Inspired by Edinburgh and the nearby Pentland Hills, 'And Blithely Spend The Gowden Day' is a seasonal song cycle from Drew Wright, aka Wounded Knee, and Daniel Padden of One Ensemble and Volcano The Bear. First performed at the 2014 Edinburgh Fringe, the show intersperses Wright's own songs with Scottish folk tunes, an unlikely Proclaimers cover, and recitations of 18th century poet Robert Fergusson's 'Auld Reekie'. In his own work, Wright tends to the minimal, accompanying his rich baritone vocals with drones or two-string guitar. Padden's inspired arrangements for clarinet, acoustic guitar and double bass (Stevie Jones again) open things right up, with elements of jazz, improv and Saharan guitar bringing colour and vitality to folk traditions. The warm and playful show ends with Wright taking to the floor to hand out bus timetables, as he sings about the best routes to the hills. It's a brilliant example of what the poet and artist Alec Finlay has termed the 'homely avant-garde', where tradition and experiment meet in a celebration of Scottish landscape and culture.

In a reprise of the 2011 Archive Trails project, Alasdair Roberts and former Tattie Toes drummer Shane Connelly present their idiosyncratic takes on traditional culture. They begin with a dramatic reconstruction of the initiation ceremony of the Horseman's Word, a secret society of ploughmen, blacksmiths and stable workers. Wearing a grotesque animal mask fringed with unruly wisps of hair, Connelly plays the initiate answering the occult riddles of Roberts' hooded horse-skull figure. Both comic and menacing, the performance is a stirring evocation of the old, weird Caledonia. The second half sees the pair reinvent the mummers' play Galoshins as a Punch and Judy style puppet show. A member of Sokobauno Puppet Theatre, Connelly works wonders with simple hand puppets, turning a swordfight into an intricate percussive jig and engaging in witty visual and verbal exchanges with Roberts' Bold Alexander.

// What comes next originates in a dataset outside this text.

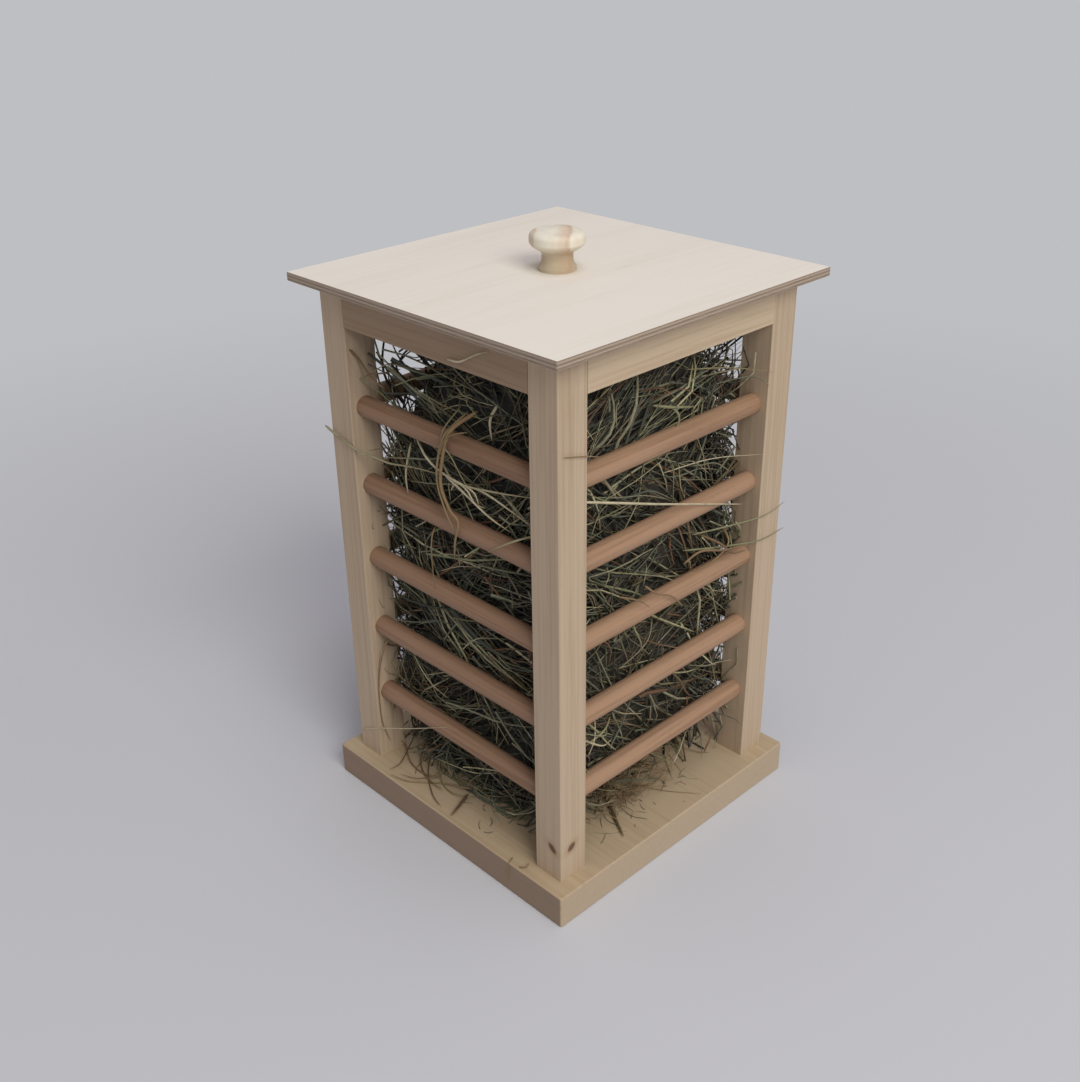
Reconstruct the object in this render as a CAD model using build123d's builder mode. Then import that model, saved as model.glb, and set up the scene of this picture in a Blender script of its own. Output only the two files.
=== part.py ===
"""A square tower hay feeder: base board, four corner posts, top rails, round rungs and a lift-off lid.

The origin is the centre of the base board's underside and +Z is up. The front is the -Y side.
All lengths are in millimetres.
"""

from build123d import *
import os
from math import sqrt

# ---- Driving dimensions: the cage -------------------------------------------------------------
post_width = 25.0  # square section of a corner post
clear_span = 180.0  # opening between two posts
post_arris = 0.8  # eased long edges of posts

rung_count = 5  # rungs on each side
rung_pitch = 60.0  # from rung to rung, and from the end rungs to base and rail
rung_dia = 15.0
rung_end_chamfer = 0.8
rung_web = 0.9  # wood left between a rung's end and the side of the rung that meets it in the post

rail_height = 28.0
rail_depth = 20.0
rail_arris = 0.6

# ---- Driving dimensions: the base board -------------------------------------------------------
base_thick = 26.0
base_margin = 12.5  # base board beyond the posts
base_corner_round = 2.0
base_arris = 1.2

# ---- Driving dimensions: the lid --------------------------------------------------------------
lid_thick = 6.0
lid_overhang = 15.0  # lid beyond the posts
lid_corner_round = 1.0
lid_arris = 0.4

batten_width = 12.0
batten_height = 12.0
batten_side_play = 2.0  # from a batten to the rail beside it
batten_end_play = 5.0  # from a batten's end to the post beside it
batten_arris = 0.8
batten_screw_inset = 25.0  # from a batten's end to its screw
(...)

The New Zealand city of Dunedin takes its name from Dùn Èidann, the Scots Gaelic name for Edinburgh. The Sister Cities, Tartan Ties project celebrates those links by teaming two fine Kiwi singer-songwriters – Robert Scott and Jay Clarkson - with Auld Reekie counterparts such as Withered Hand and Dean Owens. As a member of The Clean and The Bats, Robert Scott is an architect of the Dunedin Sound. In an acoustic setting, Scott's amiable songs miss the nervy garage pop energy of his bands. The mysterious, artful jazz-pop of Clarkson fares better in this context, and although she's suffering from jetlag, her all-too-brief set beguiles. The three-songs format of the first half may be egalitarian, but it sells the Kiwis short. We can catch the local acts any time, and Owens' blustery Americana and Hailey Beavis's cutesy Lisa Loeb folk-pop can't hold a candle to the Dunedin Sound. Then there's the mystifyingly well-regarded Withered Hand, who sounds like helium-voiced comic Emo Phillips parodying sensitive dude-bro troubadours. Supposedly witty lyrical allusions to The Vaselines sound arch and unearned, while his self-conscious confessionals ("I'd do anything to put my dick inside her/but that's not what she wants to hear.") just come across as icky. Compere Kevin Williamson's recitations of Robert Burns' dirtiest poems are equally off-putting: sleazy rather than transgressive.